What is a good cap rate for a Calgary investment property?
In Calgary's 2026 market, a cap rate of 4.5%–5.5% is considered solid for a residential investment property. NE Calgary condos with low fees can reach this range. Cap rates above 5% are considered strong, these are typically found on condos in more affordable areas or on legal suite properties at higher rents. Cap rates below 3.5% are common for detached homes in desirable areas where appreciation is the primary investment thesis.
What is house hacking and does it work in Calgary?
House hacking is buying a property with a legal suite, living in one unit, and renting the other to offset your housing costs. In Calgary, buying a $650,000 home with a legal basement suite, occupying the main floor, and renting the suite for $1,200–$1,400/month reduces your effective housing cost to approximately $1,800–$2,000/month, similar to renting but building substantial equity. It is one of the best wealth-building strategies available to Calgary buyers who want to start investing but can't yet carry a pure investment property.
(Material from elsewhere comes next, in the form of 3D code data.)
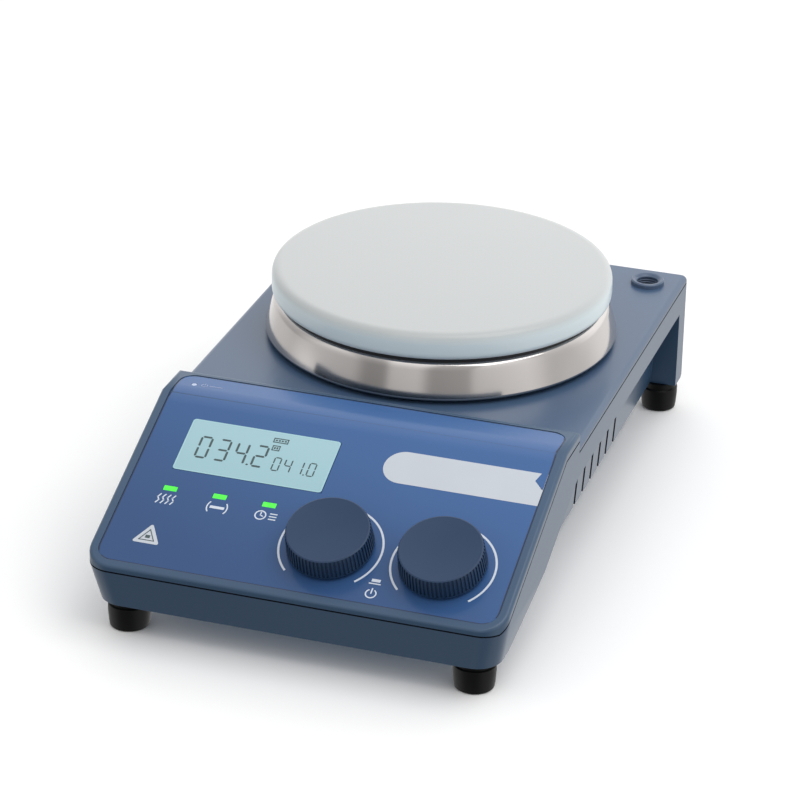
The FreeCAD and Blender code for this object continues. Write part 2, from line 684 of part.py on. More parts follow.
def ribbon_cable():
    """Flat cable from the panel board down to the control board, in an easy S."""
    half = 0.45
    drop = (1.6 - board_top_w) / math.cos(slope)
    middle = [(-79.2, 32.0), (-77.0, 28.5), (-74.8, 25.0)]
    rear_side = [(-80 + half, slope_z(-80 + half, drop))]
    rear_side += [(y + half, z) for y, z in middle] + [(-74 + half, board_z + 1.6)]
    front_side = [(-80 - half, slope_z(-80 - half, drop))]
    front_side += [(y - half, z) for y, z in middle] + [(-74 - half, board_z + 1.6)]
    add("ribbon_cable", side_profile(front_side + rear_side[::-1], -28, -10))


# ---- rear connectors -------------------------------------------------------
def rear_plate_screw_places():
    return [(x, z) for x in (-58, 63.5) for z in (17.0, 41.0)]


def rear_connectors():
    y0, y1 = rear_wall_y, panel_y
    plate = box(-62, 67, y0, y1, 14.0, 44.0)
    tools = [cylinder_y(x, z, y0 - 1, y1 + 1, 1.7) for x, z in rear_plate_screw_places()]
    tools.append(box(inlet_x - 13.8, inlet_x + 13.8, y0 - 1, y1 + 1, 16.6, 41.2))
    tools.append(box(rocker_x - 9.6, rocker_x + 9.6, y0 - 1, y1 + 1,
                     connector_z - 6.6, connector_z + 6.6))
    tools.append(cylinder_y(sensor_x, connector_z, y0 - 1, y1 + 1, 6.0))
    tools.append(box(serial_x - 10, serial_x + 10, y0 - 1, y1 + 1,
                     connector_z - 5.4, connector_z + 5.4))
    add("rear_plate", cut(plate, tools))
    mouth_z0, mouth_z1 = 24.8, 40.4
    flange = box(inlet_x - 15.5, inlet_x + 15.5, y1, y1 + 2.6, 16.2, 43.0)
    body = box(inlet_x - 13.6, inlet_x + 13.6, y1 - 20, y1, 16.8, 41.0)
    inlet = flange.fuse(body)
    mouth = box(inlet_x - 12, inlet_x + 12, y1 - 13.9, y1 + 4, mouth_z0, mouth_z1)
    corner = [e for e in mouth.Edges if e.BoundBox.YLength > 10 and e.BoundBox.ZMax > mouth_z1 - 1]
    mouth = mouth.makeChamfer(3.6, corner)
    drawer_slot = box(inlet_x - 11.2, inlet_x + 11.2, y1 - 18, y1 + 4, 18.2, 23.2)
    inlet = cut(inlet, [mouth, drawer_slot])
    add("mains_inlet", inlet)
    pins = []
    for dx, dz in ((-7, -2.0), (0, 2.2), (7, -2.0)):
        z = (mouth_z0 + mouth_z1) / 2 + dz
        pins.append(box(inlet_x + dx - 1, inlet_x + dx + 1, y1 - 13.9, y1 - 2.8,
                        z - 2, z + 2))
    add("inlet_pins", Part.makeCompound(pins))
    drawer = box(inlet_x - 11.0, inlet_x + 11.0, y1 - 17.5, y1 + 2.6, 18.4, 23.0)
    drawer = drawer.fuse(box(inlet_x - 3, inlet_x + 3, y1 + 2.5, y1 + 3.6, 19.5, 21.9))
    drawer = drawer.cut(box(inlet_x - 10.2, inlet_x + 10.2, y1 - 16.7, y1 - 2, 19.2, 30))
    drawer = drawer.fuse(box(inlet_x - 0.6, inlet_x + 0.6, y1 - 17, y1 - 1.5, 18.8, 22.9))
    add("fuse_drawer", drawer.removeSplitter())
    fuses = []
    for side in (-1, 1):
        fuses.append(box(inlet_x + side * 5.4 - 4.4, inlet_x + side * 5.4 + 4.4,
                         y1 - 14.6, y1 - 4.6, 19.2, 22.8))
    add("fuses", Part.makeCompound(fuses))

    housing = box(rocker_x - 10.6, rocker_x + 10.6, y1, y1 + 1.6,
                  connector_z - 7.6, connector_z + 7.6)
    housing = housing.fuse(box(rocker_x - 9.4, rocker_x + 9.4, y1 - 12, y1,
                               connector_z - 6.4, connector_z + 6.4))
    hollow = box(rocker_x - 8.6, rocker_x + 8.6, y1 - 8.5, y1 + 3,
                 connector_z - 5.6, connector_z + 5.6)
    pivot_hole = cylinder(rocker_x, y1 - 1.0, connector_z - 6.35, connector_z + 6.35, 1.05)
    add("rocker_housing", cut(housing, [hollow, pivot_hole]))
    add("power_rocker", rocker_button())

    shell = cylinder_y(sensor_x, connector_z, y1, y1 + 2.0, 7.4)
    shell = shell.fuse(cylinder_y(sensor_x, connector_z, y1 - 9, y1, 5.9))
    shell = shell.cut(cylinder_y(sensor_x, connector_z, y1 - 6, y1 + 3, 4.6))
    add("sensor_socket_shell", shell)
    insert = cylinder_y(sensor_x, connector_z, y1 - 6, y1 + 1.2, 4.55)
    holes = []
    for i in range(5):
        a = math.radians(-54 + 72 * i)
        holes.append(cylinder_y(sensor_x + 2.6 * math.cos(a), connector_z + 2.6 * math.sin(a),
                                y1 - 5, y1 + 2, 0.5))
    add("sensor_socket_insert", cut(insert, holes))

    serial = box(serial_x - 15.4, serial_x + 15.4, y1, y1 + 1.0,
                 connector_z - 6.2, connector_z + 6.2)
    serial = serial.fuse(d_shape(serial_x, connector_z, y1 - 8, y1 + 5.6, 8.6, 4.6))
    serial = serial.cut(d_shape(serial_x, connector_z, y1 - 4, y1 + 6, 8.1, 4.1))
    insert = d_shape(serial_x, connector_z, y1 - 4, y1 + 5.2, 8.05, 4.05)
    holes = []
    for row, count in ((1, 5), (-1, 4)):
        for i in range(count):
            holes.append(cylinder_y(serial_x + (i - (count - 1) / 2) * 2.77,
                                    connector_z + row * 1.42, y1, y1 + 7, 0.55))
    add("serial_socket_insert", cut(insert, holes))
    for side in (-1, 1):
        post = Part.makePolygon(
            [V(serial_x + side * 12.5 + 2.6 * math.cos(math.radians(60 * i)), y1 + 1.0,
               connector_z + 2.6 * math.sin(math.radians(60 * i))) for i in range(7)])
        post = Part.Face(post).extrude(V(0, 4.6, 0))
        post = post.cut(cylinder_y(serial_x + side * 12.5, connector_z, y1 + 0.5, y1 + 7, 1.4))
        serial = serial.fuse(post)
    add("serial_socket_shell", serial)


def d_shape(x, z, y0, y1, half_w, half_h):
    """The D outline of a nine-pole connector, wider along its top row."""
    corners = [V(x - half_w, y0, z + half_h), V(x + half_w, y0, z + half_h),
               V(x + half_w - 1.4, y0, z - half_h), V(x - half_w + 1.4, y0, z - half_h)]
    return Part.Face(Part.makePolygon(corners + corners[:1])).extrude(V(0, y1 - y0, 0))


def rocker_button():
    """A rocker on an upright pin; one half stands pressed in while it is at rest."""
    face = [V(-7.7, 1.4, 0), V(0, 2.6, 0), V(7.7, 1.4, 0), V(7.4, -0.8, 0),
            V(3.0, -5.0, 0), V(-3.0, -5.0, 0), V(-7.4, -0.8, 0)]
    corners = [V(p.x, p.y, -5.3) for p in face]
    button = Part.Face(Part.makePolygon(corners + corners[:1])).extrude(V(0, 0, 10.6))
    button = button.fuse(cylinder(0, 0, -6.3, 6.3, 1.0))
    button.rotate(V(0, 0, 0), V(0, 0, 1), -rocker_tilt)
    button.translate(V(rocker_x, panel_y - 1.0, connector_z))
    return button


# ---- feet and fasteners ----------------------------------------------------
def feet_and_screws():
    names = {(-1, 0): "front_left_foot", (1, 0): "front_right_foot",
             (-1, 1): "rear_left_foot", (1, 1): "rear_right_foot"}
    screws = []
    for side in (-1, 1):
        for row, (place, z_top, radius) in enumerate((
                (front_foot, casing_floor_z, foot_radius),
                (rear_foot, casing_floor_z, rear_foot_radius))):
            x, y = side * place[0], place[1]
            foot = revolve(
                [(0, 0), (radius - 1.2, 0), (radius, 1.2), (radius, 7.0),
                 (radius - 0.8, 7.6), (radius - 0.8, z_top), (0, z_top)], x, y)
            foot = foot.cut(cylinder(x, y, -1, 4.5, 3.8))
            foot = foot.cut(cylinder(x, y, 0, 20, 2.0))
            add(names[(side, row)], foot)
            shank = cylinder(x, y, 4.4, z_top + 4.5, 1.9)
            screws.append(shank.fuse(cylinder(x, y, 2.3, 4.5, 3.6)))
    add("foot_screws", Part.makeCompound(screws))
    covers = []
    for x, y, z_top in cover_posts():
        shank = cylinder(x, y, casing_floor_z + 2.9, z_top + 9, 1.25)
        covers.append(shank.fuse(cylinder(x, y, casing_floor_z + 0.6, casing_floor_z + 3, 2.9)))
    add("cover_screws", Part.makeCompound(covers))


def rod_boss():
    insert = cylinder(boss_x, boss_y, rod_socket_z, deck_z, boss_radius - 1.2)
    collar = cylinder(boss_x, boss_y, deck_z, deck_z + 2.0, boss_radius)
    top = [e for e in collar.Edges if e.BoundBox.ZMin > deck_z + 1.9]
    collar = collar.makeFillet(0.5, top)
    boss = insert.fuse(collar)
    return boss.cut(cylinder(boss_x, boss_y, deck_z + 2.0 - rod_thread_depth, deck_z + 3,
                             rod_thread_radius))


def pan_head_screw(thickness):
    """A small pan-head screw, seated with its head at z = 0 and its shank below."""
    shank = cylinder(0, 0, -thickness - 5.4, 0.2, 1.2)
    head = cylinder(0, 0, 0, 1.7, 2.6)
    top = [e for e in head.Edges if e.BoundBox.ZMin > 1.6]
    head = head.makeFillet(0.6, top)
    return shank.fuse(head).cut(box(-1.9, 1.9, -0.35, 0.35, 1.0, 3))


def small_screws():
    """The identical screws of both boards and of the rear plate."""
    screws = []
    for x, y in board_posts():
        screw = pan_head_screw(1.6)
        screw.translate(V(x, y, board_z + 1.6))
        screws.append(screw)
    for x, y in panel_screws():
        screw = pan_head_screw(1.6)
        screw.rotate(V(0, 0, 0), V(1, 0, 0), 180)
        screw.translate(V(x, y, board_top_w - 1.6))
        screws.append(on_panel(screw))
    for x, z in rear_plate_screw_places():
        screw = pan_head_screw(1.6)
        screw.rotate(V(0, 0, 0), V(1, 0, 0), -90)
        screw.translate(V(x, panel_y, z))
        screws.append(screw)
    add("small_screws", Part.makeCompound(screws))


# ---- assembly --------------------------------------------------------------
add("base_casing", base_casing())
add("deck_cover", deck_cover())
add("control_bezel", control_bezel())
control_panel()
encoder("heat", knob_x[0])
encoder("stir", knob_x[1])
heating_plate()
stirring_drive()
electronics()
rear_connectors()
feet_and_screws()
small_screws()
ribbon_cable()
add("rod_boss", rod_boss())

os.makedirs("parts", exist_ok=True)
for name, shape in parts.items():
    shape.exportStep("parts/" + name + ".step")
    solids = len(shape.Solids)
    print(name, "solids", solids, "valid", shape.isValid(), "volume", round(shape.Volume, 1))
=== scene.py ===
# %% [markdown]
# A laboratory magnetic stirrer stands on four rubber feet. A motor under the round white
# plate turns two magnets, and those drag a stirring bar round in the flask above.
# Every measure is in metres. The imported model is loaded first: it fixes where each piece
# is, so the pieces made below take their places from it instead of being fitted by eye.

# %% Load the fixed model
import math
import bpy
import bmesh
import json
from mathutils import Matrix, Vector

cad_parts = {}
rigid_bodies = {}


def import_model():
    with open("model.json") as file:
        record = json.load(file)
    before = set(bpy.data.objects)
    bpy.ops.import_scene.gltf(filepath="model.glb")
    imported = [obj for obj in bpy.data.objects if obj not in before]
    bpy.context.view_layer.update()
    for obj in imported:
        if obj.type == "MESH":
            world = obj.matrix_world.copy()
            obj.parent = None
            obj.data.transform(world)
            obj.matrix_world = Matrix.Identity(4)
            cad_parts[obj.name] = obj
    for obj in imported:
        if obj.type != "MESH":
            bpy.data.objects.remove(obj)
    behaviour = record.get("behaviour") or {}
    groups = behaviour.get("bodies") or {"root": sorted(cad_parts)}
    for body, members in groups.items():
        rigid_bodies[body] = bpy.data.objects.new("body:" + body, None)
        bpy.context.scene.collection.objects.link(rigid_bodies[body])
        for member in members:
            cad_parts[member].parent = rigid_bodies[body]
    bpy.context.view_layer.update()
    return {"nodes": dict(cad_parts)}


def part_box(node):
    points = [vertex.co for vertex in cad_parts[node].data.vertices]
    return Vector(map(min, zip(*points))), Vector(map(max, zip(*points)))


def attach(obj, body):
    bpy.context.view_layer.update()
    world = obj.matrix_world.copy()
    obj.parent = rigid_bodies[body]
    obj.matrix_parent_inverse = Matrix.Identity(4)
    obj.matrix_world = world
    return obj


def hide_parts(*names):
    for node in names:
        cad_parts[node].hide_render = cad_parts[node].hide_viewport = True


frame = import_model()
nodes = frame["nodes"]
MM = 0.001

# %% [markdown]
# The control panel is a flat slope. It is easiest to draw things flat, with x across the
# panel, u up the slope from its front edge and w straight out of it, and then to tip the
# finished piece into place. The tilt comes from the front and rear edge of that slope.

# %% The slope of the control panel
FRONT_Y, NOSE_Z = -134.0, 29.6
BEND_Y, TOP_Z = -53.6, 63.5
SLOPE = math.atan2(TOP_Z - NOSE_Z, BEND_Y - FRONT_Y)
TO_PANEL = (Matrix.Translation(Vector((0, FRONT_Y, NOSE_Z)) * MM)
            @ Matrix.Rotation(SLOPE, 4, "X"))
FILM_TOP = -0.25
KNOB_X, KNOB_UP = (7.8, 50.5), 26.2
PLATE_Y = 45.8
print("panel slope:", round(math.degrees(SLOPE), 2), "degrees")

# %% [markdown]
# An edit-mode operator acts on everything that is selected. So each piece is begun with
# nothing selected, and faces or edges are picked in code by where they are. A finished
# piece keeps its place in its mesh, and its object sits at the origin like a CAD node's.


# %% Selecting, beginning and ending a piece
def deselect():
    if bpy.context.object and bpy.context.object.mode != "OBJECT":
        bpy.ops.object.mode_set(mode="OBJECT")
    for other in bpy.context.view_layer.objects:
        other.select_set(False)


def only(piece):
    deselect()
    piece.select_set(True)
    bpy.context.view_layer.objects.active = piece
    return piece


def pick(piece, wanted, kind="FACE"):
    """In edit mode, select the faces, edges or vertices for which wanted(place, normal) holds.

    An edge has no normal of its own, so wanted gets the way that the edge runs instead.
    """
    bpy.ops.mesh.select_mode(type=kind)
    bpy.ops.mesh.select_all(action="DESELECT")
    shape = bmesh.from_edit_mesh(piece.data)
    group = {"FACE": shape.faces, "EDGE": shape.edges, "VERT": shape.verts}[kind]
    count = 0
    for item in group:
        if kind == "FACE":
            place, normal = item.calc_center_median(), item.normal
        elif kind == "EDGE":
            first, last = item.verts[0].co, item.verts[1].co
            place, normal = (first + last) / 2, last - first
        else:
            place, normal = item.co, item.normal
        if wanted(place, normal):
            item.select_set(True)
            count += 1
    bmesh.update_edit_mesh(piece.data)
    return count


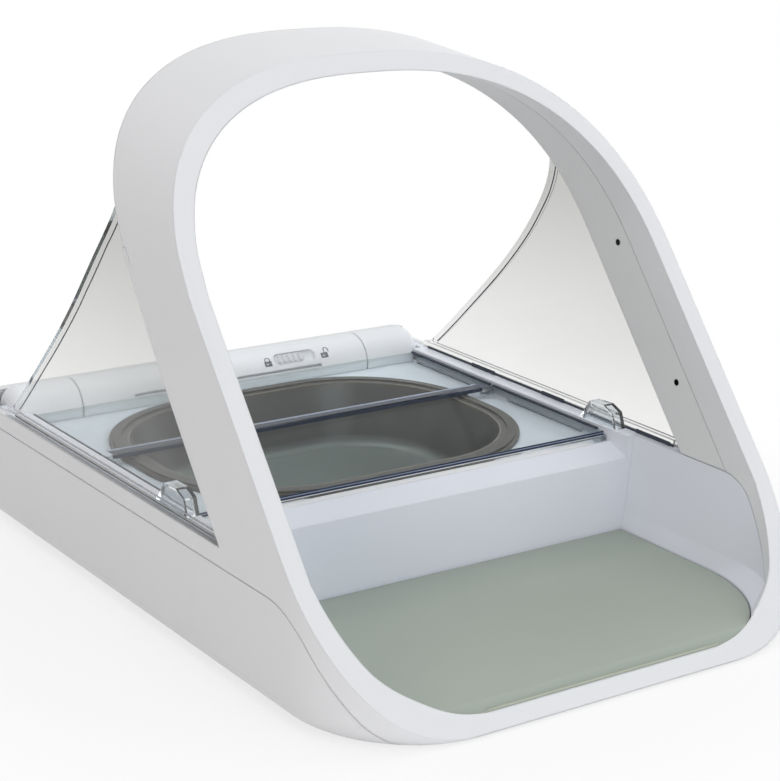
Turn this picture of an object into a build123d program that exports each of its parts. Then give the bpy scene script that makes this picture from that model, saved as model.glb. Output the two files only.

Should I use a property management company for my Calgary rental?
It depends on your time, distance, and temperament. Property managers typically charge 8–10% of gross rent monthly plus leasing fees. On a $2,000/month rental, that is $160–$200/month. If you live nearby, have the time to deal with maintenance calls and tenant issues, and are comfortable with landlord-tenant regulations, self-managing is a reasonable choice that improves cash flow. If you are busy, live far from the property, or are a first-time landlord, a good property manager earns their fee by handling problems that would cost you more in time, stress, and potential legal exposure.